● **STATED EXERCISE**: Single out the lines that include the word "this". Copy them.

● **DATA TO PROCESS**:
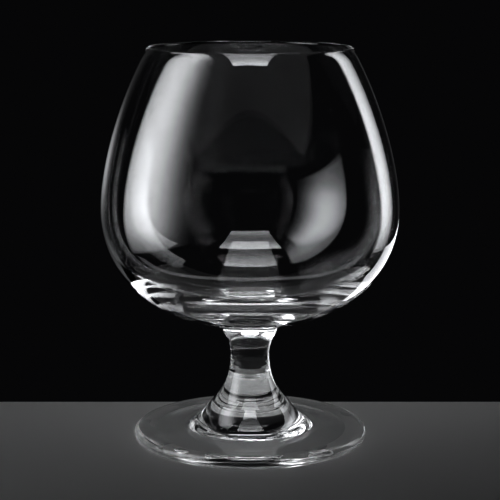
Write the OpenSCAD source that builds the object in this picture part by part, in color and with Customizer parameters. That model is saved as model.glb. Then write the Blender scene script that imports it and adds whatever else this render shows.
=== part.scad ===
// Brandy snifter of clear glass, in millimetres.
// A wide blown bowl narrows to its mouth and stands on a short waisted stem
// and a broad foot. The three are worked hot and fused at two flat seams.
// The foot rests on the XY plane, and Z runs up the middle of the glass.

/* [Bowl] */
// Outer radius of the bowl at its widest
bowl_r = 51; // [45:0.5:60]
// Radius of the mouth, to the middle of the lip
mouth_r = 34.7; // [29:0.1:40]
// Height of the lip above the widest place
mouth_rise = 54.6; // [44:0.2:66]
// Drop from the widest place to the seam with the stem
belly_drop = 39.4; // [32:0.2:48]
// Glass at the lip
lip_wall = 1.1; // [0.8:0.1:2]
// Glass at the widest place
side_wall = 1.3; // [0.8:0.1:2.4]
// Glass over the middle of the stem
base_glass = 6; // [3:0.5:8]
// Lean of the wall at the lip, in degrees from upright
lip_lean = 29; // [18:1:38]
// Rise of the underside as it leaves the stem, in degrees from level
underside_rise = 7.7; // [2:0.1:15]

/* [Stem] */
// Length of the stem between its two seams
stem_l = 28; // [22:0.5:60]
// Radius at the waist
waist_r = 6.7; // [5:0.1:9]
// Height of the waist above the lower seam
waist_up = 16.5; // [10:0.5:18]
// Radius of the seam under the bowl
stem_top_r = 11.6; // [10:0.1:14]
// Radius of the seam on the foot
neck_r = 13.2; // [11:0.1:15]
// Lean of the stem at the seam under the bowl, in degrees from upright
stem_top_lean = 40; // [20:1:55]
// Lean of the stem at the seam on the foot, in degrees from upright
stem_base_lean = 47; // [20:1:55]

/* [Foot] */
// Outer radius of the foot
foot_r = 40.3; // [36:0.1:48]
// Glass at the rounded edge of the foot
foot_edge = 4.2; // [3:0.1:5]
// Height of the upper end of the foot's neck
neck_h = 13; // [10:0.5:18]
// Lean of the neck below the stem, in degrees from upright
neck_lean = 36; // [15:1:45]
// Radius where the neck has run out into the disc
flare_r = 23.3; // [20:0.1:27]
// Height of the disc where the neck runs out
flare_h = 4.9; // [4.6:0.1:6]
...
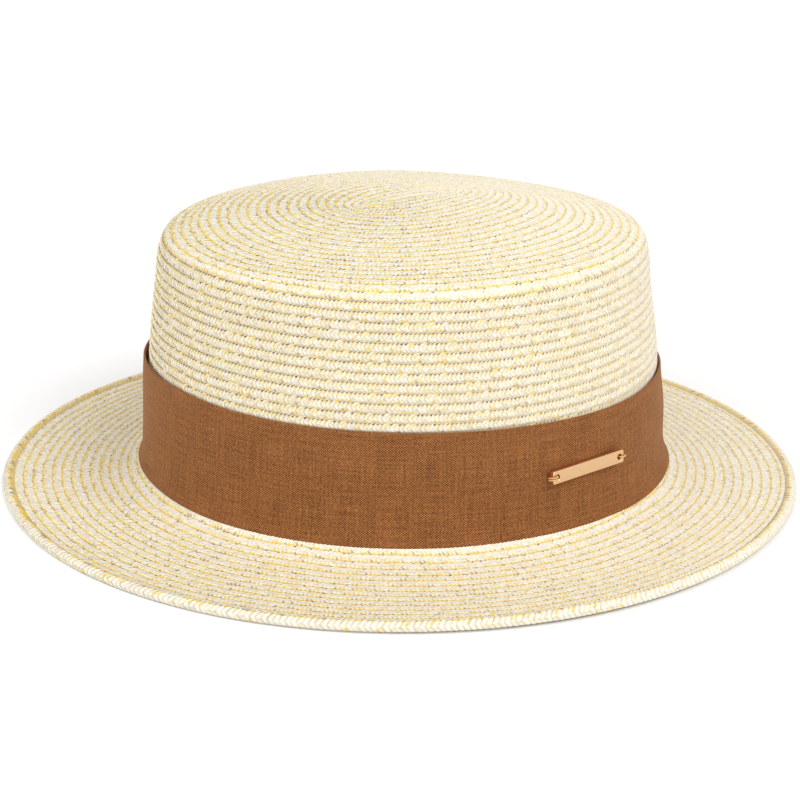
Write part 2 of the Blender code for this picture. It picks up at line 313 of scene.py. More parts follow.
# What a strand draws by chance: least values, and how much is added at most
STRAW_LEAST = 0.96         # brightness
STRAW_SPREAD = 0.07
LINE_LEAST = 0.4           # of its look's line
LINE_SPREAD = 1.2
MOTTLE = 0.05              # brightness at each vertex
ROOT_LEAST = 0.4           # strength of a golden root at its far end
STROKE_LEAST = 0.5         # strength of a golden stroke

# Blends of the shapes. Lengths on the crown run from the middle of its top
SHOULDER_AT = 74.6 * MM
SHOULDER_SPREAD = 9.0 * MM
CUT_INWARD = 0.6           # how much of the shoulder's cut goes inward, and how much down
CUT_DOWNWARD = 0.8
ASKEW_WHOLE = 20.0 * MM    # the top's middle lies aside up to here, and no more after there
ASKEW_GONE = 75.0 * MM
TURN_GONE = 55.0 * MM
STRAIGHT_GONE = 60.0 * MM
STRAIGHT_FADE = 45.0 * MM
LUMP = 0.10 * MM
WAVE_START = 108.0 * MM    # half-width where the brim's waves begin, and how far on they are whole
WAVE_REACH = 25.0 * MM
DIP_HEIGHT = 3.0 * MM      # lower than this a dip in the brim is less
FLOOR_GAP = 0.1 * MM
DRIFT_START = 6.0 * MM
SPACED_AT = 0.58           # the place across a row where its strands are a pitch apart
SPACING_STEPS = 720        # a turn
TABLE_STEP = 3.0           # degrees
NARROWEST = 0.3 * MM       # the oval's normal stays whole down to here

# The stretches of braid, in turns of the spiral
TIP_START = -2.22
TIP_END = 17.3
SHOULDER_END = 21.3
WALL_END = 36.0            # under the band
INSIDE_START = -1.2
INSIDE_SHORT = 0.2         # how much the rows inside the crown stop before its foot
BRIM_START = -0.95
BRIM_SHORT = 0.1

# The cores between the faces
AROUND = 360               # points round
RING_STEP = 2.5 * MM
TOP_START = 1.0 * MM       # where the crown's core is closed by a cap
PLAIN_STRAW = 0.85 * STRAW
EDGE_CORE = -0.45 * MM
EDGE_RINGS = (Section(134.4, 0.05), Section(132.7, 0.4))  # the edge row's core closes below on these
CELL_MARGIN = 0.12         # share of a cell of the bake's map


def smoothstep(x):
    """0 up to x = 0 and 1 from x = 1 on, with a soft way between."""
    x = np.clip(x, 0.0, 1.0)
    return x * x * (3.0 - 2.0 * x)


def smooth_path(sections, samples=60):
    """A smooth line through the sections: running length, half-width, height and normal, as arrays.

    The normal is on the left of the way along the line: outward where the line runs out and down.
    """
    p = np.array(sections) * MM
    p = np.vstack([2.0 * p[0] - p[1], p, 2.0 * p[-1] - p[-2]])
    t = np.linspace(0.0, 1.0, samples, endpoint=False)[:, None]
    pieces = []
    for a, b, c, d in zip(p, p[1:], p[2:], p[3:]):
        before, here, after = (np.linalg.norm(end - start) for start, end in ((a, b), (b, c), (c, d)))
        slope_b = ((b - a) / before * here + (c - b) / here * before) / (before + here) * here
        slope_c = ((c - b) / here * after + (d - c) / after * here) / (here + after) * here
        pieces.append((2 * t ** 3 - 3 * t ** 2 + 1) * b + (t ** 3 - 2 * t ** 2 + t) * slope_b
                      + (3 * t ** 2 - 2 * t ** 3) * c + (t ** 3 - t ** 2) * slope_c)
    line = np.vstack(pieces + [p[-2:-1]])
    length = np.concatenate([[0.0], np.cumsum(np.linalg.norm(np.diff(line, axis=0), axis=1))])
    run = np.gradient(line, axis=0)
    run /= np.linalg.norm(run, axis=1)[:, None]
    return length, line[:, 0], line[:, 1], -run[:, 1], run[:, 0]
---
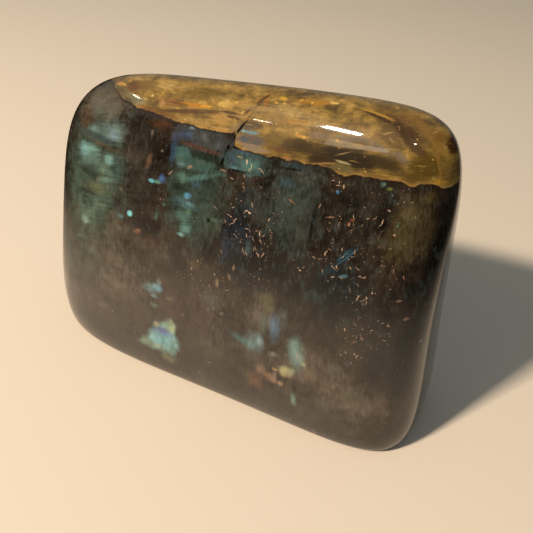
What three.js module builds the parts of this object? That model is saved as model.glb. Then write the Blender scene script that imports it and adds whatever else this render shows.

● **WRITTEN REPLY**:
Write the OpenSCAD source that builds the object in this picture part by part, in color and with Customizer parameters. That model is saved as model.glb. Then write the Blender scene script that imports it and adds whatever else this render shows.
Write part 2 of the Blender code for this picture. It picks up at line 313 of scene.py. More parts follow.
DIP_HEIGHT = 3.0 * MM      # lower than this a dip in the brim is less
What three.js module builds the parts of this object? That model is saved as model.glb. Then write the Blender scene script that imports it and adds whatever else this render shows.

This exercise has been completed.